__TASK PROMPT__:
Your task is to restate the data word for word.

— BEGIN DATASET EXCERPT —

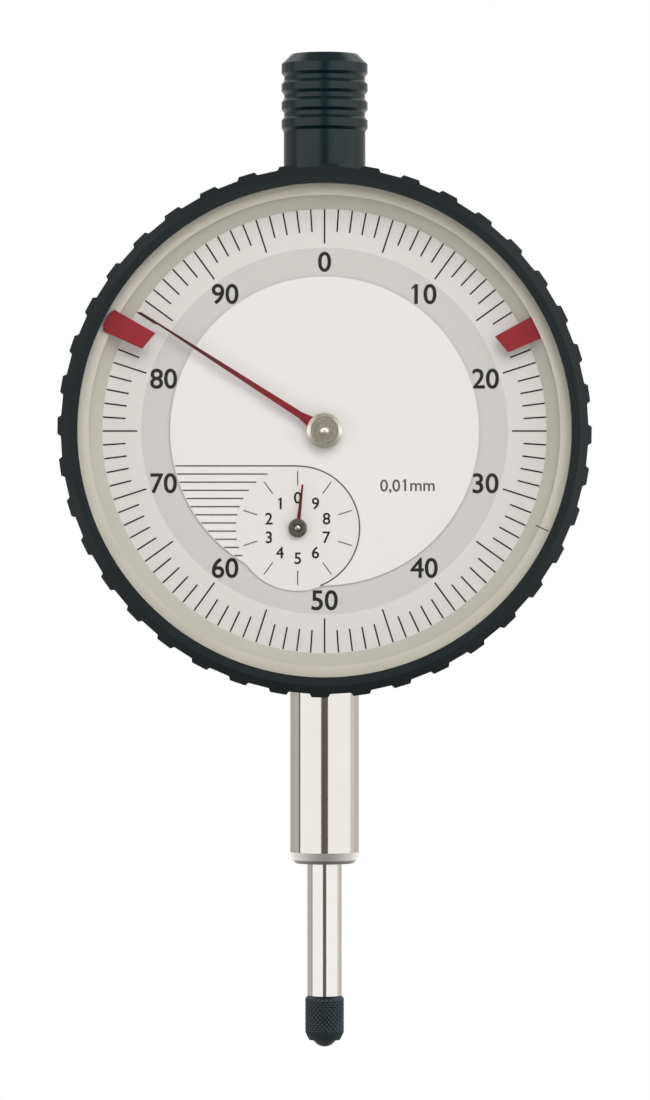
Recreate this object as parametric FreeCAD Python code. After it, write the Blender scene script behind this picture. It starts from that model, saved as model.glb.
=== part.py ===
import FreeCAD, Part
import math
import os
from FreeCAD import Vector

# Plunger dial indicator, 0.01 mm divisions. All sizes in millimetres.
# Origin: spindle axis, halfway along the clamping length of the mounting shank.
# +Z is up along the spindle, the dial faces -Y and +X is to the reader's right.
# Clock angles are in degrees, clockwise from twelve as the reader sees the dial.

# --- mounting shank, spindle and contact point
shank_diameter = 8.0
clamping_length = 18.8
shank_nose_length = 1.3
shank_nose_diameter = 6.8
shank_nose_step = 0.4           # height of the blunter lower part of the nose
shank_nose_step_diameter = 7.6
shank_seat_diameter = 7.2
shank_seat_length = 4.4
spindle_diameter = 4.0
spindle_reach = 15.2            # from the shank's nose to the contact point's shoulder
travel = 10.3
guide_clearance = 0.03          # radial, spindle in its two bushes
free_clearance = 0.35           # radial, where the spindle must not touch
bush_wall = 0.6
bush_length = 8.0
contact_diameter = 4.45
contact_length = 4.2
contact_taper_length = 0.9
contact_chamfer = 0.3
contact_tip_diameter = 3.6
contact_thread_diameter = 2.5
contact_thread_length = 5.0
thread_clearance = 0.05
ball_diameter = 3.0
ball_reach = 0.8                # ball standing out below the contact's rim

# --- dial, bezel and case
dial_face = 10.4                # scale ring's printed face in front of the spindle axis
case_diameter = 56.7
case_wall = 2.0
case_depth_back = 7.2           # case rim behind the spindle axis
case_depth_front = 9.0
back_cover_thickness = 1.8
back_cover_edge = 0.6
back_cover_spigot = 1.2
spigot_clearance = 0.15
gasket_width = 0.85
gasket_height = 0.6
gasket_clearance = 0.05
bezel_wall = 1.2                # between bore and lobe valleys
lobe_depth = 0.4
lobe_count = 40
lobe_pitch_share = 3.5 / 9.0    # crest width over pitch
valley_pitch_share = 4.5 / 9.0
lobe_start_angle = 1.0
bezel_front = 15.5              # bezel's front face in front of the spindle axis
bezel_back = 6.8
bezel_rim_width = 0.95
bezel_lip = 0.7
bezel_lip_overlap = 0.7         # lip over the crystal's edge
bezel_clearance = 0.05          # radial, bezel on the case and rings in the bezel
crystal_thickness = 1.3
crystal_chamfer = 0.25
crystal_gasket_height = 0.5
crystal_gasket_width = 0.45
silver_ring_width = 1.85
silver_ring_thickness = 0.5
marker_slit_height = 0.6
marker_slit_wall = 0.6
cone_ring_width = 3.25          # at its foot
cone_foot_height = 0.15
scale_ring_thickness = 0.5
scale_ring_overlap = 0.95       # hidden below the centre disc's edge
retaining_ring_thickness = 0.6
retaining_ring_width = 1.6
centre_dial_diameter = 34.9
centre_dial_thickness = 0.15
centre_dial_gap = 0.1
dial_foot_diameter = 1.4
dial_foot_angles = (30.0, 210.0)
dial_foot_circle = 13.0
spring_wire_diameter = 0.44
spring_wire_opening = 24.0      # degrees left open in the bezel's spring ring

# --- movement
turns_counter_x = -3.03         # counter axis from the dial axis
turns_counter_z = -10.95
turns_counter_dial_radius = 7.1
travel_per_counter_turn = 10.0
rack_pinion_teeth = 16
wheel_teeth = 100
centre_pinion_teeth = 10
take_up_gaps = 4                # pinion gaps from the counter wheel round to the take-up wheel
pressure_angle = 20.0
backlash = 0.05
wheel_addendum = 0.8            # tooth heights in modules
wheel_dedendum = 1.15
leaf_addendum = 0.85
leaf_dedendum = 1.2
rack_pinion_width = 1.6
rack_run_out = 0.9
rack_spare_gaps = 2
wheel_thickness = 0.4
wheel_rim_width = 1.6
wheel_hub_diameter = 3.6
wheel_spokes = 4
wheel_spoke_width = 1.1
arbor_diameter = 1.5
front_pivot_diameter = 0.9
back_pivot_diameter = 0.6
pivot_clearance = 0.03
jewel_diameter = 2.0
base_plate_gap = 0.4            # to the bosses in the case
base_plate_thickness = 1.2
spindle_to_base_plate = 0.6
plate_spacing = 3.6
bridge_margin = 1.8             # bridge's edge outside the pillars' circle
bridge_thickness = 1.2
pillar_diameter = 2.8
pillar_circle = 15.8
pillar_angles = (275.0, 345.0, 125.0)
bridge_window_diameter = 9.0
bridge_window_circle = 11.3
bridge_window_angles = (75.0, 300.0)
counter_wheel_back = 4.9        # wheels' back faces in front of the spindle axis
take_up_wheel_back = 6.2
pinion_side_play = 0.15
hairspring_turns = 4.5
hairspring_inner_radius = 1.75
hairspring_outer_radius = 4.9
hairspring_thickness = 0.12
hairspring_width = 0.35
collet_diameter = 2.7
collet_width = 0.6
stud_diameter = 0.8
cock_arm_thickness = 1.0
cock_width = 5.2
cock_foot_near = 6.2
cock_foot_far = 11.2
cock_arm_gap = 1.2              # from the pinion's end face to the arm
cock_nose_diameter = 3.2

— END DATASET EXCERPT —

__EXERCISE RESULT__:
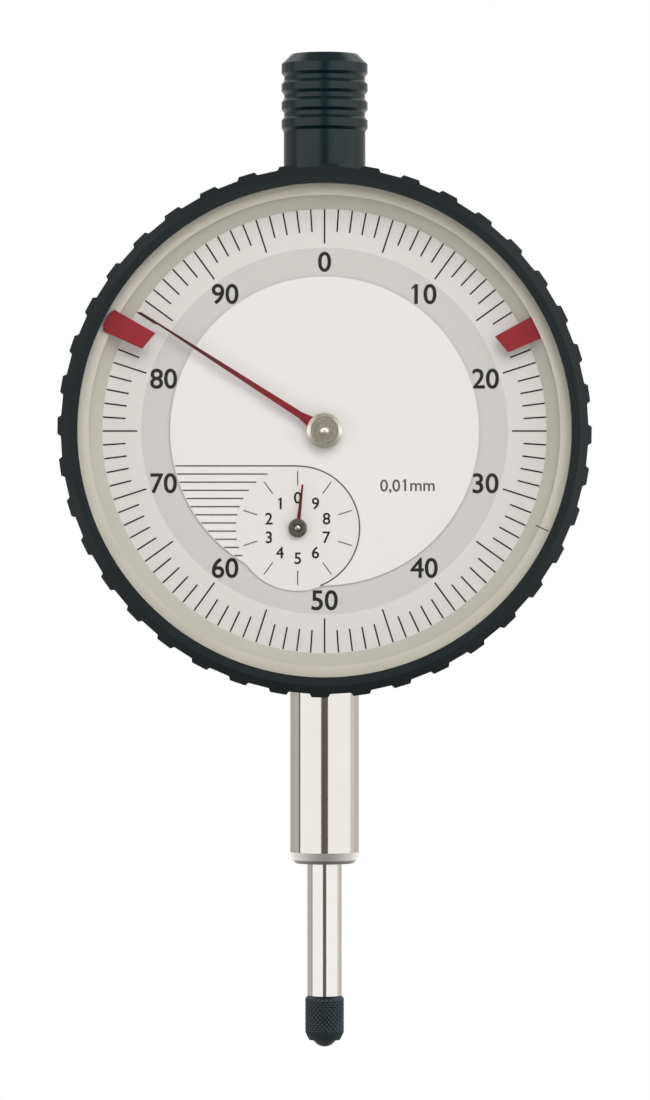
Recreate this object as parametric FreeCAD Python code. After it, write the Blender scene script behind this picture. It starts from that model, saved as model.glb.
=== part.py ===
import FreeCAD, Part
import math
import os
from FreeCAD import Vector

# Plunger dial indicator, 0.01 mm divisions. All sizes in millimetres.
# Origin: spindle axis, halfway along the clamping length of the mounting shank.
# +Z is up along the spindle, the dial faces -Y and +X is to the reader's right.
# Clock angles are in degrees, clockwise from twelve as the reader sees the dial.

# --- mounting shank, spindle and contact point
shank_diameter = 8.0
clamping_length = 18.8
shank_nose_length = 1.3
shank_nose_diameter = 6.8
shank_nose_step = 0.4           # height of the blunter lower part of the nose
shank_nose_step_diameter = 7.6
shank_seat_diameter = 7.2
shank_seat_length = 4.4
spindle_diameter = 4.0
spindle_reach = 15.2            # from the shank's nose to the contact point's shoulder
travel = 10.3
guide_clearance = 0.03          # radial, spindle in its two bushes
free_clearance = 0.35           # radial, where the spindle must not touch
bush_wall = 0.6
bush_length = 8.0
contact_diameter = 4.45
contact_length = 4.2
contact_taper_length = 0.9
contact_chamfer = 0.3
contact_tip_diameter = 3.6
contact_thread_diameter = 2.5
contact_thread_length = 5.0
thread_clearance = 0.05
ball_diameter = 3.0
ball_reach = 0.8                # ball standing out below the contact's rim

# --- dial, bezel and case
dial_face = 10.4                # scale ring's printed face in front of the spindle axis
case_diameter = 56.7
case_wall = 2.0
case_depth_back = 7.2           # case rim behind the spindle axis
case_depth_front = 9.0
back_cover_thickness = 1.8
back_cover_edge = 0.6
back_cover_spigot = 1.2
spigot_clearance = 0.15
gasket_width = 0.85
gasket_height = 0.6
gasket_clearance = 0.05
bezel_wall = 1.2                # between bore and lobe valleys
lobe_depth = 0.4
lobe_count = 40
lobe_pitch_share = 3.5 / 9.0    # crest width over pitch
valley_pitch_share = 4.5 / 9.0
lobe_start_angle = 1.0
bezel_front = 15.5              # bezel's front face in front of the spindle axis
bezel_back = 6.8
bezel_rim_width = 0.95
bezel_lip = 0.7
bezel_lip_overlap = 0.7         # lip over the crystal's edge
bezel_clearance = 0.05          # radial, bezel on the case and rings in the bezel
crystal_thickness = 1.3
crystal_chamfer = 0.25
crystal_gasket_height = 0.5
crystal_gasket_width = 0.45
silver_ring_width = 1.85
silver_ring_thickness = 0.5
marker_slit_height = 0.6
marker_slit_wall = 0.6
cone_ring_width = 3.25          # at its foot
cone_foot_height = 0.15
scale_ring_thickness = 0.5
scale_ring_overlap = 0.95       # hidden below the centre disc's edge
retaining_ring_thickness = 0.6
retaining_ring_width = 1.6
centre_dial_diameter = 34.9
centre_dial_thickness = 0.15
centre_dial_gap = 0.1
dial_foot_diameter = 1.4
dial_foot_angles = (30.0, 210.0)
dial_foot_circle = 13.0
spring_wire_diameter = 0.44
spring_wire_opening = 24.0      # degrees left open in the bezel's spring ring

# --- movement
turns_counter_x = -3.03         # counter axis from the dial axis
turns_counter_z = -10.95
turns_counter_dial_radius = 7.1
travel_per_counter_turn = 10.0
rack_pinion_teeth = 16
wheel_teeth = 100
centre_pinion_teeth = 10
take_up_gaps = 4                # pinion gaps from the counter wheel round to the take-up wheel
pressure_angle = 20.0
backlash = 0.05
wheel_addendum = 0.8            # tooth heights in modules
wheel_dedendum = 1.15
leaf_addendum = 0.85
leaf_dedendum = 1.2
rack_pinion_width = 1.6
rack_run_out = 0.9
rack_spare_gaps = 2
wheel_thickness = 0.4
wheel_rim_width = 1.6
wheel_hub_diameter = 3.6
wheel_spokes = 4
wheel_spoke_width = 1.1
arbor_diameter = 1.5
front_pivot_diameter = 0.9
back_pivot_diameter = 0.6
pivot_clearance = 0.03
jewel_diameter = 2.0
base_plate_gap = 0.4            # to the bosses in the case
base_plate_thickness = 1.2
spindle_to_base_plate = 0.6
plate_spacing = 3.6
bridge_margin = 1.8             # bridge's edge outside the pillars' circle
bridge_thickness = 1.2
pillar_diameter = 2.8
pillar_circle = 15.8
pillar_angles = (275.0, 345.0, 125.0)
bridge_window_diameter = 9.0
bridge_window_circle = 11.3
bridge_window_angles = (75.0, 300.0)
counter_wheel_back = 4.9        # wheels' back faces in front of the spindle axis
take_up_wheel_back = 6.2
pinion_side_play = 0.15
hairspring_turns = 4.5
hairspring_inner_radius = 1.75
hairspring_outer_radius = 4.9
hairspring_thickness = 0.12
hairspring_width = 0.35
collet_diameter = 2.7
collet_width = 0.6
stud_diameter = 0.8
cock_arm_thickness = 1.0
cock_width = 5.2
cock_foot_near = 6.2
cock_foot_far = 11.2
cock_arm_gap = 1.2              # from the pinion's end face to the arm
cock_nose_diameter = 3.2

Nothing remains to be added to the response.